Temeroso de que alguien me tome por frívolo, esbozaré un argumento más. Siempre he procurado defender la idea de que una sociedad de pequeños propietarios es ontológicamente superior a una de asalariados, del mismo modo que la policromía de una vidriera supera, con mucho, la monocromía de un edificio hormigonado. Siendo así, ¿cómo podría despreciar el taxi y bendecir las VTC sin negarme a mí mismo? Vale que el sistema de licencias acaricia lo mafioso ―¡inútil desmentirlo!―, vale que hay empresarios que acaparan toda una flota de taxis ―¡qué horror!―, pero la feliz y luminosa realidad es que, a pesar de tantos vicios, la mayoría de los taxistas son propietarios del coche que conducen. Ya querrían para sí este privilegio los conductores de las VTC, que son mayoritariamente asalariados y faenan, ejem, en condiciones casi propias de la primera revolución industrial.

Es un axioma de la teoría política que no conviene derrocar un régimen, por cruel que éste sea, si las alternativas existentes no lo mejoran.
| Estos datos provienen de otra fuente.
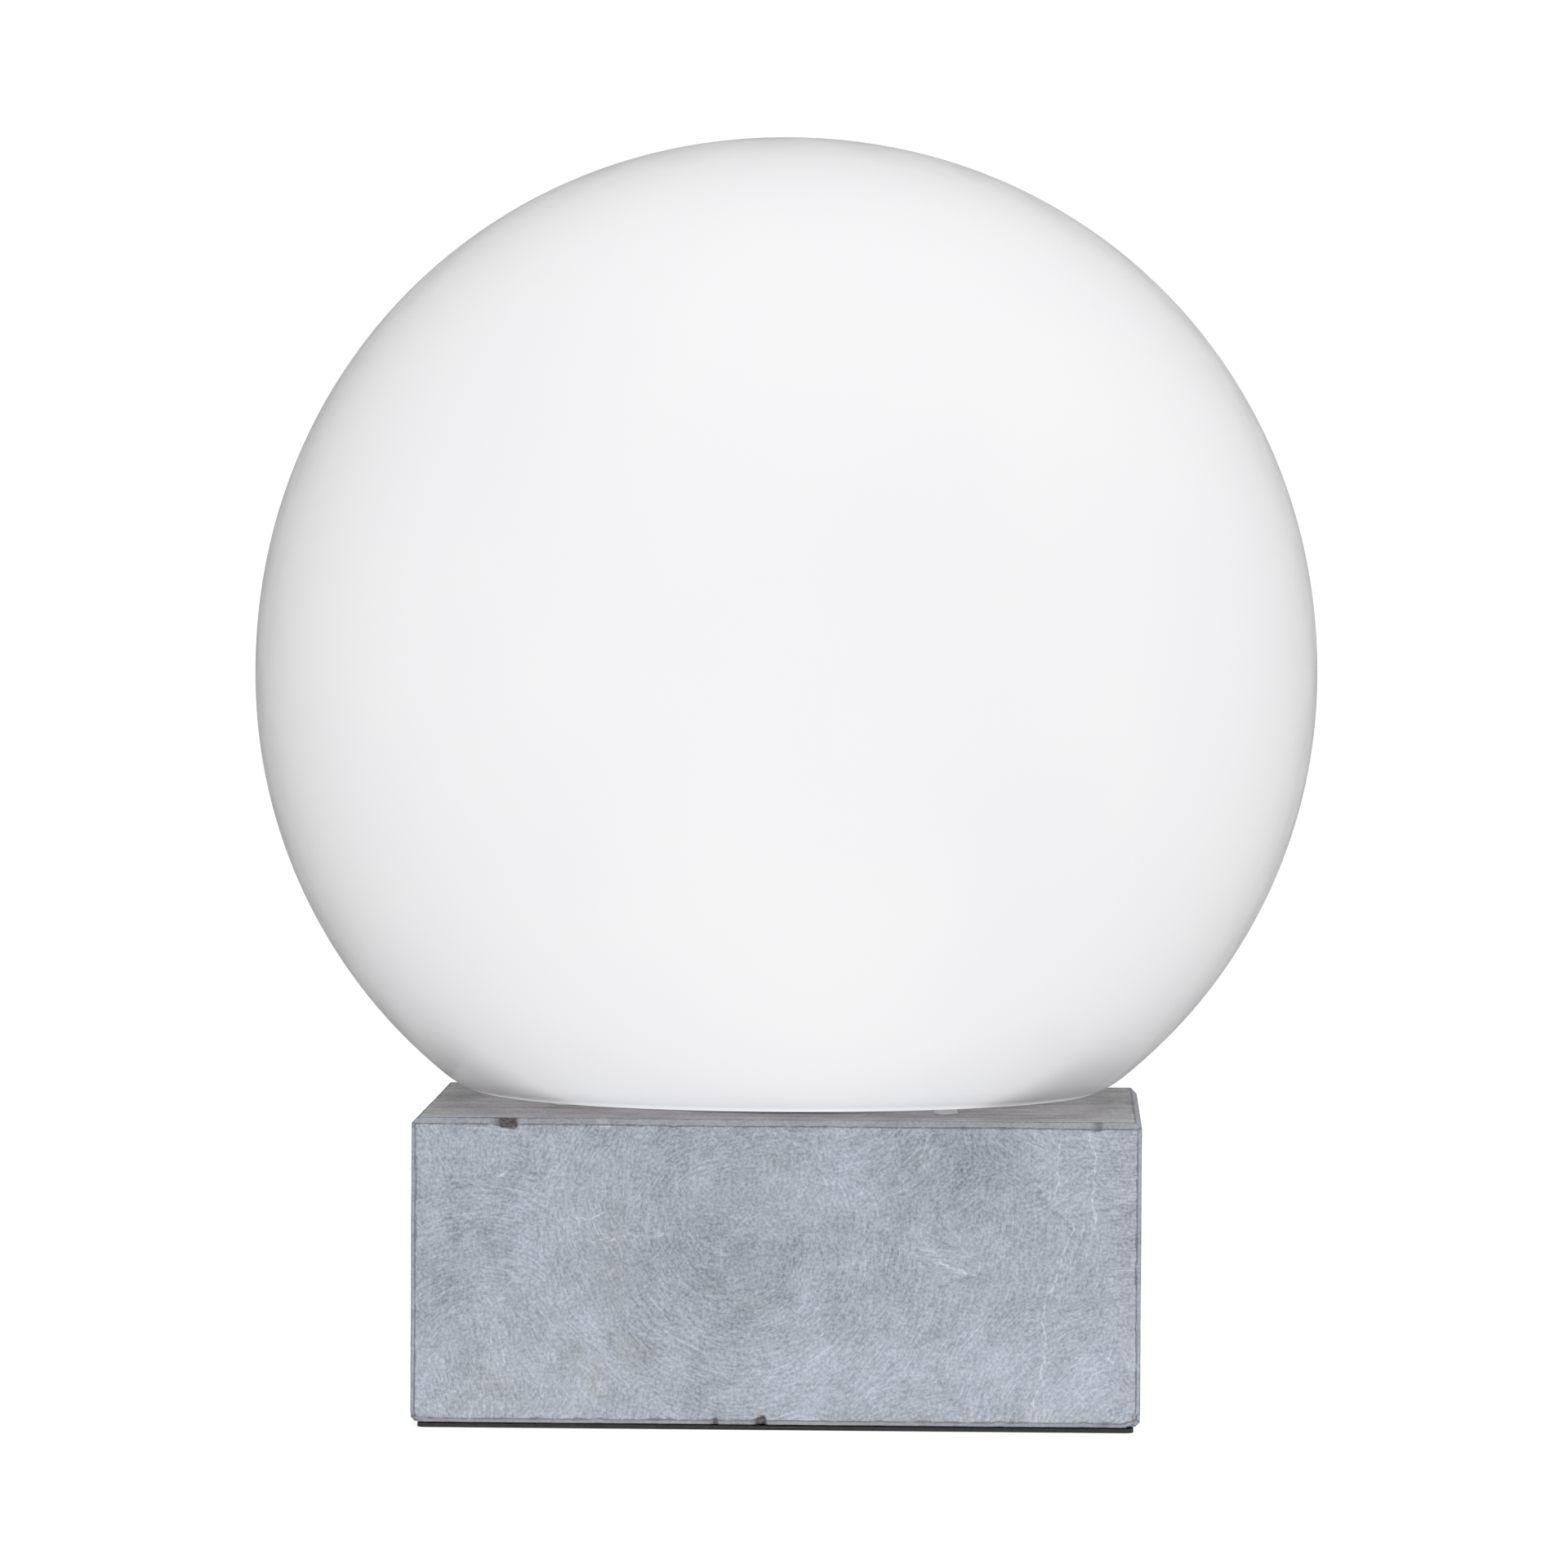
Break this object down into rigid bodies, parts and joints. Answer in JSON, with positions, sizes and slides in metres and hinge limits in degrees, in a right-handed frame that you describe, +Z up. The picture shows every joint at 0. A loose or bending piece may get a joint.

Podemos aplicarlo fácilmente a la cuestión que nos ocupa y a mi actitud ante ella. Yo, hasta que no haya una alternativa respetable, una que no empeore las cosas, me mantendré fiel a mis costumbres. Seguiré viajando en taxi y respondiendo con una sutil, mínima, imperceptible mueca a los amigos y conocidos que desenfundan su móvil, dicen que se les ha hecho tarde y anuncian que, por tanto, se van a pedir un "cabi".